Changes to child care fund seek to maximize spaces
Due to the success of the Childcare BC New Spaces Fund, the provincial government is updating guidelines and sharing best practices with applicants to better support projects in communities with an acute need for new child care spaces.
Government has provided funding for more than 10,400 new spaces through its three space-creation initiatives – the Childcare BC New Spaces Fund, Start-Up Grants and neighbourhood learning centres – with thousands more to come.
Starting Feb. 10, 2020, the Childcare BC New Spaces Fund will accept applications through two application windows. The first of these will open Feb. 10 and end May 11. Successful applicants will be notified by August 2020. A second application window is scheduled to open in November 2020, ending Feb. 10, 2021.
This approach enables the province to compare applications over a set timeframe. This will allow funding to be targeted to organizations and communities best able to meet child care shortages in their areas and to prioritize applications that create child care spaces that will remain community assets for the long term, explained a Ministry of Children and Family Development media release.

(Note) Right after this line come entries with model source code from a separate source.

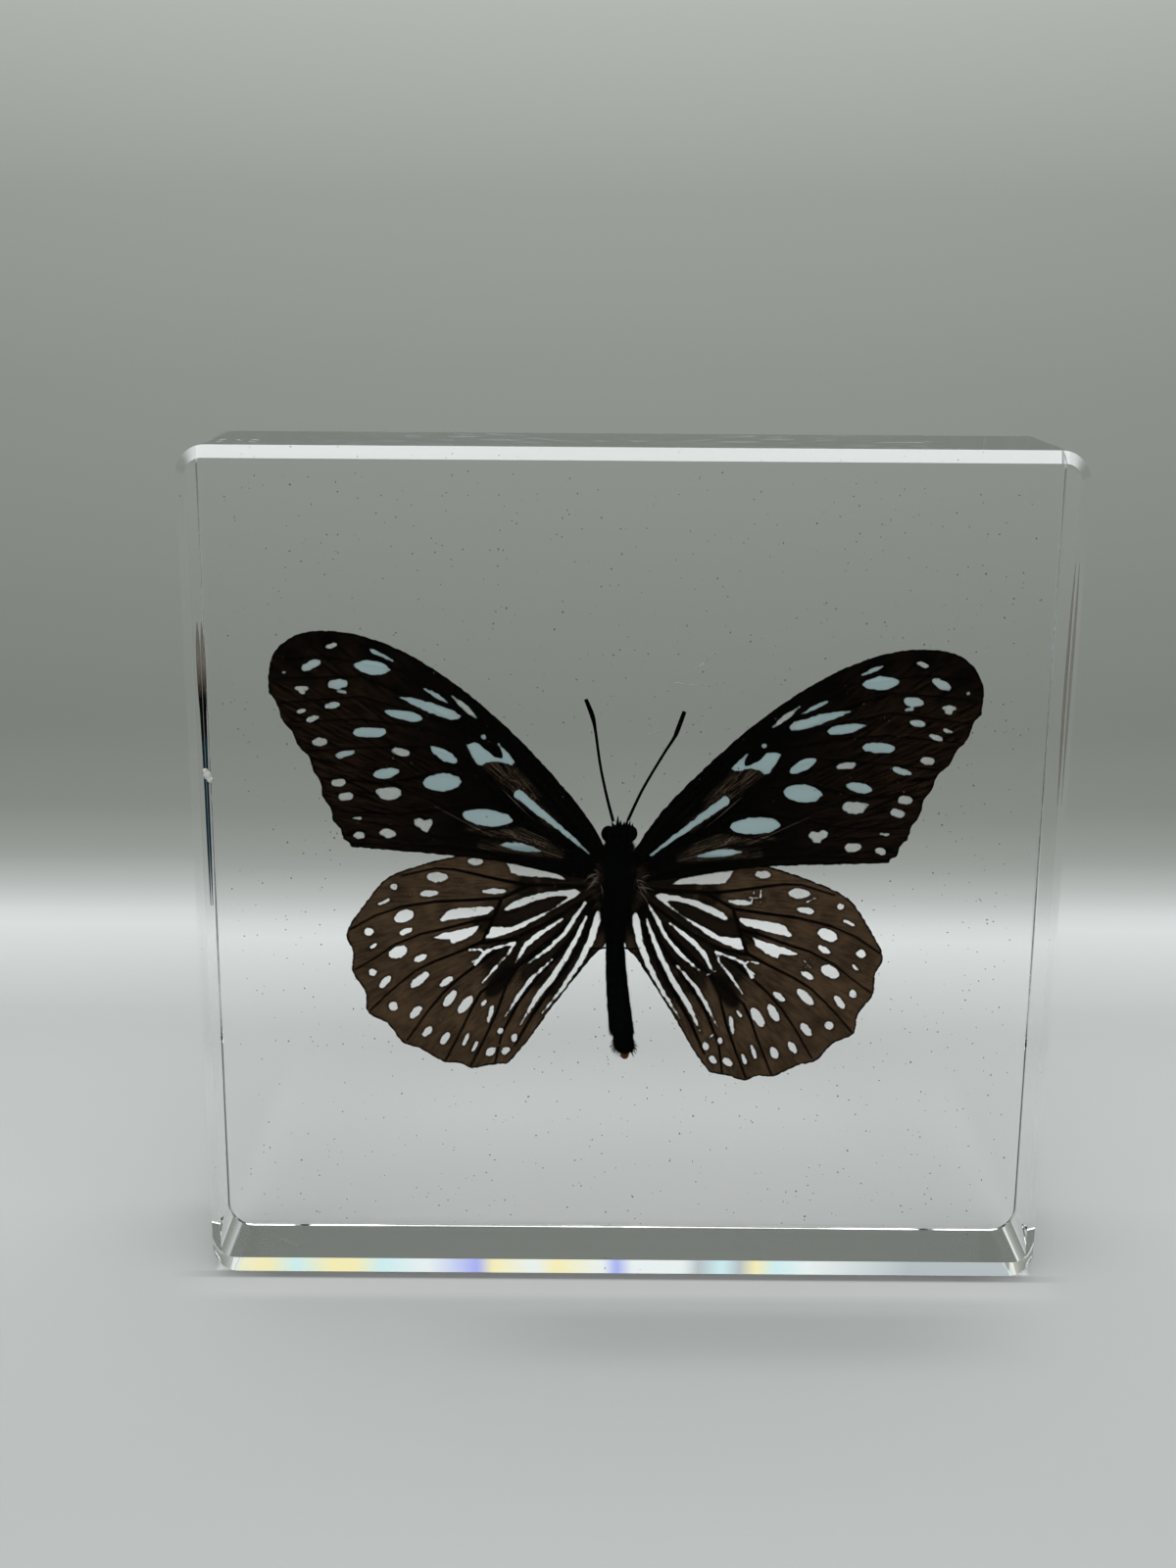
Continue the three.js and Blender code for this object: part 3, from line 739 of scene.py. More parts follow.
def hindwing_finish(settings):
    """Clouded brown with dark places, black veins and rim, white marks and cream streaks at the root."""
    finish, speck, ragged, frayed = start_wing("hindwing_scales", 0.3)
    streak = finish.noise(1, finish.along_wing(0.5, 70), detail=4)
    outward = finish.attribute("outward")
    depth = finish.attribute("mark_depth")
    tone = finish.noise(CLOUDS, detail=2) * 0.5 + streak * 0.5 + speck * 0.3
    ground = finish.mix(tone.step(0.42, 0.88), settings.hindwing_dark, settings.hindwing_brown)
    ground = finish.mix((finish.attribute("shade") * 1.7).least(0.9), ground, settings.hindwing_line)
    rub = finish.attribute("rub_depth").step(-0.9, 0.5)
    flecks = (streak * 0.5 + speck * 0.7).step(0.63, 0.78) * (0.25 + rub)
    ground = finish.mix(flecks.least(1.0), ground, settings.rubbed)
    ground = finish.mix(depth.step(-0.5, -0.05) * 0.4, ground, settings.hindwing_line)
    line = finish.attribute("vein_depth").step(-0.14, 0.04)
    dark_rim = 1 - finish.attribute("rim_depth").step(0.1, 0.45)
    scent = finish.attribute("scent_depth").step(-0.5, 0.3) * 0.95
    ground = finish.mix(line.most(dark_rim).most(scent), ground, settings.hindwing_line)
    mark = (depth + ragged - (1 - outward.step(12.0, 18.0)) * 0.06).step(*MARK_EDGE) * (1 - scent)
    pale = finish.mix(outward.step(6.0, 15.0), settings.mark_cream, settings.mark_white)
    see_through = mark * settings.hindwing_clearness
    finish.set(Base_Color=finish.mix(mark, ground, pale), Alpha=frayed * (1 - see_through))
    return finish.material


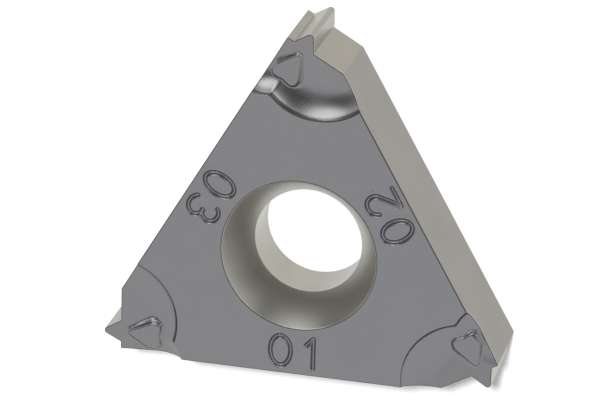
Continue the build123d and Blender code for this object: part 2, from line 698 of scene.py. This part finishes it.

As well, communities that have recently completed child care needs assessments will have more time to develop targeted applications based on what they have learned.
In addition, to ensure funding is being used for new licensed child care spaces in as many communities as possible, and based on best practices identified through the 15 months of the program, province will prioritize projects with a cost per space of $40,000 or less.
Applicants will be required to demonstrate:
- the link between their proposed project and the need within their community;
- reference to a community child care plan or needs assessment, such as those created through the Union of British Columbia Municipalities’ Community Child Care Planning Grant program; and
- that any necessary professional, administrative and consulting services total no more than 15% of the total provincially funded project cost.